How would we say it in a learned way today? Try this: “It’s how elite or aspirant social groups, seeking to grow or maximize their power, overcame rivalries and negotiated in the public space to alter societal attitudes to alcohol, with implications for public policy extending to legal and other coercive measures”.

That could be a doctoral thesis, eh? If I was 25 I might think about doing it.

Meanwhile, set a spell, take your shoes off, you all come back now, heah?

 

Note re images: the image of New Kensington, PA was sourced from Wikipedia, here. The other images were sourced from the links given in the text. All intellectual property in or to images belongs solely to the lawful owner, as applicable. Images used for educational and historical purposes. All feedback welcomed.

 

5 thoughts on “Whiskey in Down Home Pennsylvania”

  1. Also, don’t give all the credit to the Scots-Irish, which is a common misconception. The Overholts and Dillingers, both substantial and influential Westmoreland County distillers, were of Swiss and German origin and were both Mennonites. Asher Guckenheimer was another prominent and long-lived SWPA distiller whose background was certainly not Scots-Irish.

    • No misconceptions here.

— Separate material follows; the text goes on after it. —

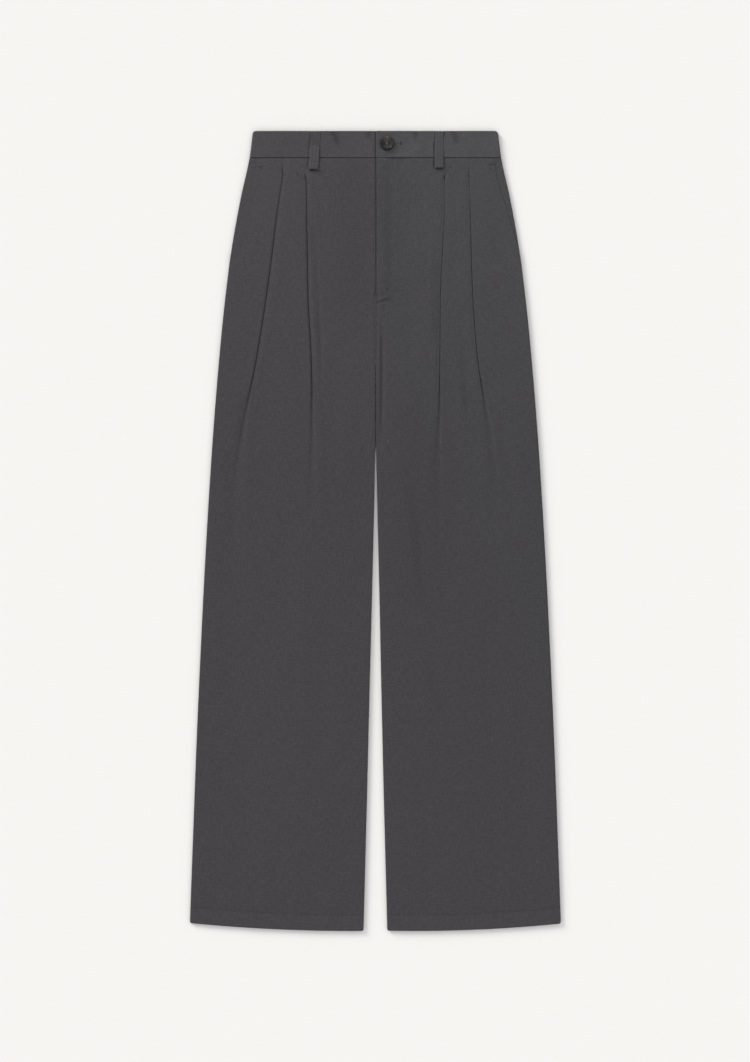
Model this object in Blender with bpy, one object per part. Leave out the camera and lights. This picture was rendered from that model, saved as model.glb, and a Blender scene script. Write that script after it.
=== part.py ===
"""Pleated chino trousers lying flat on a surface, front side up.

The waist points to +Y and the hems to -Y.  The wearer's right leg is on the -X side.
Z is the height above the surface.  Every cloth piece is a thin wall: a centreline is drawn
across the garment at a number of heights, given a thickness on both sides, and lofted.
Distances across a piece are measured from the centre front, and called u.
"""
import math

import bmesh
import bpy

MM = 0.001

# ---------------------------------------------------------------- driving sizes
WAIST_TOP = 0.540            # top edge of the waistband
HEM = -0.540                 # lowest point of both hems
BAND_DEPTH = 0.036           # waistband, top edge to seam
WAIST_SEAM = WAIST_TOP - BAND_DEPTH
FLY_LENGTH = 0.190           # waist seam to the bottom of the fly opening
CROTCH = 0.235               # where the two leg tubes part
LEG_FOLD_LENGTH = 0.030      # stretch below the crotch over which the inner edges fold round
HEM_DEPTH = 0.023            # turned-up hem

CLOTH = 1.0 * MM             # one layer of twill
BAND_CLOTH = 1.6 * MM        # waistband, two layers and its interlining
LOOP_CLOTH = 1.2 * MM        # belt loop, folded strip
ZIP_CLOTH = 0.8 * MM         # zip tape and chain
SEAM_GAP = 0.3 * MM          # clearance that neighbouring pieces keep
EDGE_TAPER = 0.6             # thickness at a folded edge's very end, as a share

# Side fold: half of the garment's width at each height.
SIDE = [
    # height, half width
    (-0.540, 0.2506),
    (-0.309, 0.2425),
    (-0.093, 0.2327),
    (0.096, 0.2217),
    (0.258, 0.2087),
    (0.366, 0.1964),
    (0.447, 0.1824),
    (0.504, 0.1700),
    (0.540, 0.1655),
]

# Inner edge of the legs: half of the space between them, and where its middle runs.
LEG_SPACE = [
    # height, half space, middle
    (-0.540, 16.2 * MM, 0.0),
    (-0.363, 11.4 * MM, 0.0),
    (-0.228, 8.2 * MM, 0.0),
    (-0.093, 5.0 * MM, 0.0),
    (0.042, 1.0 * MM, 0.0),
    (0.114, 0.3 * MM, -0.4 * MM),
    (0.180, 0.25 * MM, -0.9 * MM),
    (0.258, 0.15 * MM, 0.3 * MM),
    (0.540, 0.15 * MM, 0.5 * MM),
]

# Height of the front cloth's middle above the surface.
FRONT_LEVEL = [
    # height, level
    (-0.540, 4.2 * MM),
    (-0.200, 4.3 * MM),
    (0.100, 4.6 * MM),
    (0.300, 4.9 * MM),
    (0.434, 5.0 * MM),
    (0.504, 5.3 * MM),
]
BACK_LEVEL = CLOTH / 2       # the back lies on the surface
BAND_BACK_LEVEL = LOOP_CLOTH + SEAM_GAP + BAND_CLOTH / 2
BACK_RISE = 0.070            # stretch over which the back climbs onto its belt loops
BAND_FRONT_LEVEL = 5.5 * MM
MEETING_SHARE = 0.30         # side seams lie this far up between back and front
BAND_MEETING_SHARE = 0.34
SHOULDER = 0.5 * MM          # how much the front sinks towards a fold
SHOULDER_WIDTH = 14 * MM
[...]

Always acknowledged likely early German role but it was more prominent in the centre and east and here I’m talking about the last parts of the state settled where Scots Irish were very numerous, but they were not the only distillers there, nor would I suggest that.

  2. Gary, it has been a while since I’ve commented, but this post speaks to the time in question better than anything I’ve read thus far. I’m a Westmoreland County native and am fascinated by the descriptions provided here. We often hear that every farm back then had a still. Not so. I’ve read of one farm in ten having such. and here it is five or six.

    I’ve speculated that the iron and steel industry in Pittsburgh was founded on early still-building, and that is confirmed here. Amazing!

    Your post mentions Old Overholt being from Westmoreland, but I must clarify. The Overholt dynasty started in Westmoreland at West Overton, where they manufactured Old Farm Pure Rye. The family also built a large distillery on the Youghiogheny River in Fayette County, where they distilled the same product as at West Overton, calling it either Monongahela or Youghiogheny whiskey.

    It was not until 1880, after Abraham Overholt’s death, that the whiskey was named Old Overholt in his honor. That product was only ever manufactured in Fayette and lasted until 1951. West Overton closed at Prohibition and was purchased in the 1930s by Helen Clay Frick, Henry’s daughter, to memorialize her industrialist father.

    It stands today as the last remaining pre-Civil War industrial village in the state of Pennsylvania and is open seasonally for tours, including a museum in the 1859 distillery building. They have also sourced a 50-gallon still and will resume distilling there in 2018.

    Thanks for your outstanding efforts in researching this compelling subject!